Intoxicated at the bullfight
On a wine trip to Jerez, I attended my first and only bullfight, and wrote something about it for a magazine. I’m republishing it here.
On Saturday 9th July 2016 in front of a live television audience a bullfighter, Victor Barrio, was gored to death by a bull named Lorenzo. The horn went through his chest and pierced his heart and lungs. Barrio is the first bullfighter to die in the ring since 1985 and as such his death was a global news story. Rather than sympathies for his widow, Raquel Sanz, comments under British articles were uniformly along the lines of isn’t it good to see the bull winning for a change.
“The British have a knee jerk response to very idea of bullfighting” Jason Webster told me. He is the author of a crime novel set in the world of bullfighting called Or the Bull Kills You. We didn’t used to be so squeamish. In the past American and British papers regularly carried articles about bullfighting. My daughter has a children’s book from the 1930s about a bull who called Ferdinand who is a pacifist and just wants to smell the flowers. His fellow bulls, however, long to fight at Las Ventas in Madrid. There is no animal rights subtext.
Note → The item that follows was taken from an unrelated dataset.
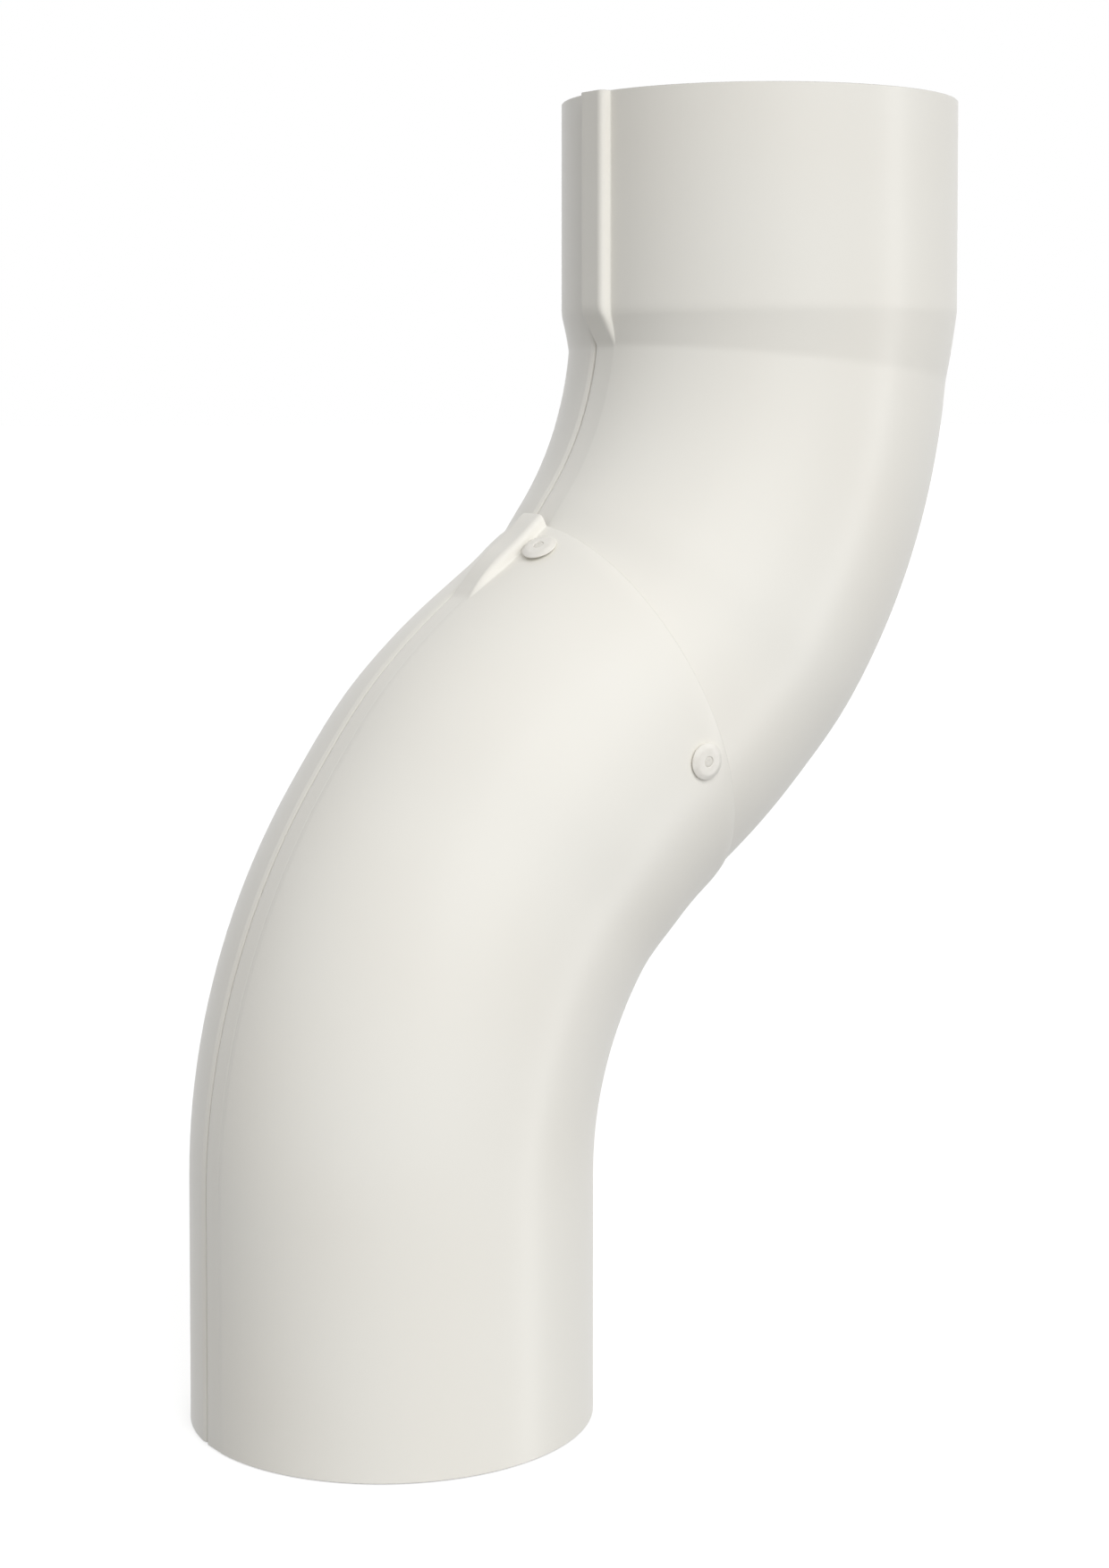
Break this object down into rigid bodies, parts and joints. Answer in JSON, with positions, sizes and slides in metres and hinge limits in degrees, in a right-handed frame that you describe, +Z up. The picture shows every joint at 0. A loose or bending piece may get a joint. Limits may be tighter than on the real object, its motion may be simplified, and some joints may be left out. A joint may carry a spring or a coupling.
{
  "type": "downpipe offset bend",
  "caption": "Round steel downpipe offset bend: two lock-seamed sheet bends lapped and blind riveted into an S, with a socket on top and a plain spigot below",
  "frame": {"origin": "centre of the bottom rim of the spigot", "axes": "+Z up along the spigot to the socket, +X from the spigot towards the offset socket, the bends lie in the XZ plane, the seam is on the -X side"},
  "size_m": [0.1889, 0.0918, 0.2872],
  "materials": {
    "coated_steel": "smooth satin coil coating, off-white",
    "painted_rivet": "aluminium blind rivet, head painted to match",
    "mandrel_steel": "zinc plated steel wire with a rough broken end"
  },
  "bodies": {
    "root": {"lower_bend": "coated_steel", "upper_bend": "coated_steel", "rivet_1": "painted_rivet", "rivet_2": "painted_rivet", "rivet_3": "painted_rivet", "rivet_4": "painted_rivet", "rivet_mandrel_1": "mandrel_steel", "rivet_mandrel_2": "mandrel_steel", "rivet_mandrel_3": "mandrel_steel", "rivet_mandrel_4": "mandrel_steel"}
  },
  "joints": []
}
When I was at school, the Spanish teacher would try to get us to have debates about the ethics of bullfighting but I didn’t really have a view either way. This changed last summer when I was in Jerez for the annual Feria (horse fair/ gigantic piss up) as a guest of a sherry company. They had a spare ticket to the Plaza de Toros so on a whim I went.
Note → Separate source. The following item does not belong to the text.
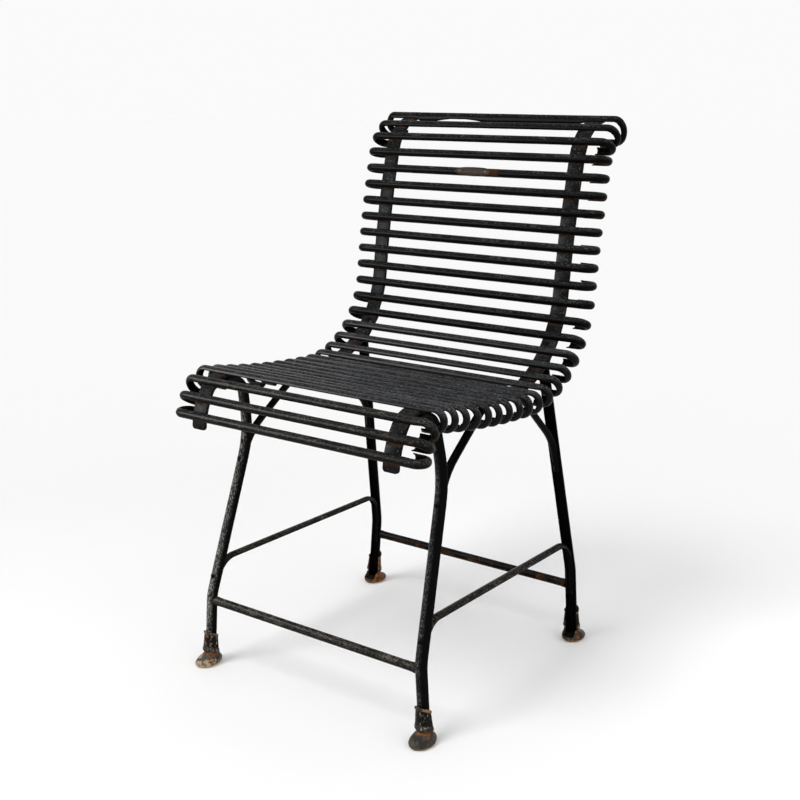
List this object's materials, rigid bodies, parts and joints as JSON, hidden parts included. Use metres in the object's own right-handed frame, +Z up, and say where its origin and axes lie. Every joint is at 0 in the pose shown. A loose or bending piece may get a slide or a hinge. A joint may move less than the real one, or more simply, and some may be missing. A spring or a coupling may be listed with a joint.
{
  "type": "metal outdoor chair",
  "caption": "Wrought-iron garden side chair with half-round slats hooked round two curved straps, a rolled crest, splayed braced legs and cast hoof feet.",
  "frame": {"origin": "middle of the bounding box, on the floor under the hooves", "axes": "+X to the right as seen from the front, +Y towards the back of the chair, +Z up; the chair faces -Y"},
  "size_m": [0.46, 0.5439, 0.8447],
  "materials": {
    "worn_black_paint": "worn near-black paint with chips and light rust",
    "strap_paint": "worn near-black paint with rust along the edges and under the slats",
    "leg_paint": "worn near-black paint",
    "rusted_paint": "paint mostly gone to brown rust",
    "weathered_cast_iron": "cast iron with worn paint, tan and orange rust",
    "bare_plate": "dull bare metal"
  },
  "bodies": {
    "root": {"brace_rivet_front_left": "rusted_paint", "brace_rivet_front_right": "rusted_paint", "brace_rivet_rear_left": "rusted_paint", "brace_rivet_rear_right": "rusted_paint", "front_brace_left": "leg_paint", "front_brace_right": "leg_paint", "front_hoof_left": "weathered_cast_iron", "front_hoof_right": "weathered_cast_iron", "front_leg_left": "leg_paint", "front_leg_right": "leg_paint", "front_stretcher": "worn_black_paint", "oval_plate": "bare_plate", "plate_rivet_left": "bare_plate", "plate_rivet_right": "bare_plate", "rear_brace_left": "leg_paint", "rear_brace_right": "leg_paint", "rear_hoof_left": "weathered_cast_iron", "rear_hoof_right": "weathered_cast_iron", "rear_leg_left": "leg_paint", "rear_leg_right": "leg_paint", "rear_stretcher": "rusted_paint", "side_rivet_front_left": "rusted_paint", "side_rivet_front_right": "rusted_paint", "side_rivet_rear_left": "rusted_paint", "side_rivet_rear_right": "rusted_paint", "side_stretcher_left": "worn_black_paint", "side_stretcher_right": "worn_black_paint", "slat_01": "worn_black_paint", "slat_02": "worn_black_paint", "slat_03": "worn_black_paint", "slat_04": "worn_black_paint", "slat_05": "worn_black_paint", "slat_06": "worn_black_paint", "slat_07": "worn_black_paint", "slat_08": "worn_black_paint", "slat_09": "worn_black_paint", "slat_10": "worn_black_paint", "slat_11": "worn_black_paint", "slat_12": "worn_black_paint", "slat_13": "worn_black_paint", "slat_14": "worn_black_paint", "slat_15": "worn_black_paint", "slat_16": "worn_black_paint", "slat_17": "worn_black_paint", "slat_18": "worn_black_paint", "slat_19": "worn_black_paint", "slat_20": "worn_black_paint", "slat_21": "worn_black_paint", "slat_22": "worn_black_paint", "slat_23": "worn_black_paint", "slat_24": "worn_black_paint", "slat_25": "worn_black_paint", "slat_26": "worn_black_paint", "slat_27": "worn_black_paint", "slat_28": "worn_black_paint", "slat_29": "worn_black_paint", "slat_30": "worn_black_paint", "slat_31": "worn_black_paint", "strap_left": "strap_paint", "strap_right": "strap_paint"}
  },
  "joints": []
}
I expected to be horrified but at first I was just baffled. There were no matadors. The entire thing was conducted on horseback. I later learned that these mounted bullfighters are called are called rejoneadores and this form of fight is a speciality of Jerez. They fight the bull with a lance just as knights would have done in the middle ages. One of them looked like a prosperous Wiltshire farmer with the hair of Donald Trump. The first bull wasn’t very big and rather than a clean kill with the lance, they had to dispatch the poor creature with a dagger to the neck. A woman from New Zealand next to me started crying at this point. The moment the bull coughed up blood and collapsed, she left looking pale and shaky.
For the next bull though, something magical happened, a girl, she can’t have been much over twenty sitting with some friends stood up and started to sing. It was a sound that could have come from North Africa, like the wail of the muezzin. Everyone including the bull stopped to listen. She sang for a couple of minutes. When she had finished there was a moment of absolute silence followed by cries of ‘olé!’. The hairs on the back of my neck stood up. Then the band struck up a passo doble (at least I think it was a passo doble, my knowledge of Spanish music is shaky) and, as if on cue, the bull charged.
The atmosphere was transformed now. The bullring seemed more intimate. There was a complicity amongst the crowd. A man in the seat in front began explaining things to me. The rejoneador with the Donald Trump hair was legendary Jerezano Fermín Bohórquez Domecq (yes, of the Domecq wine dynasty) and this was his farewell corrida. I’d inadvertently stepped into a bit of bullfighting history.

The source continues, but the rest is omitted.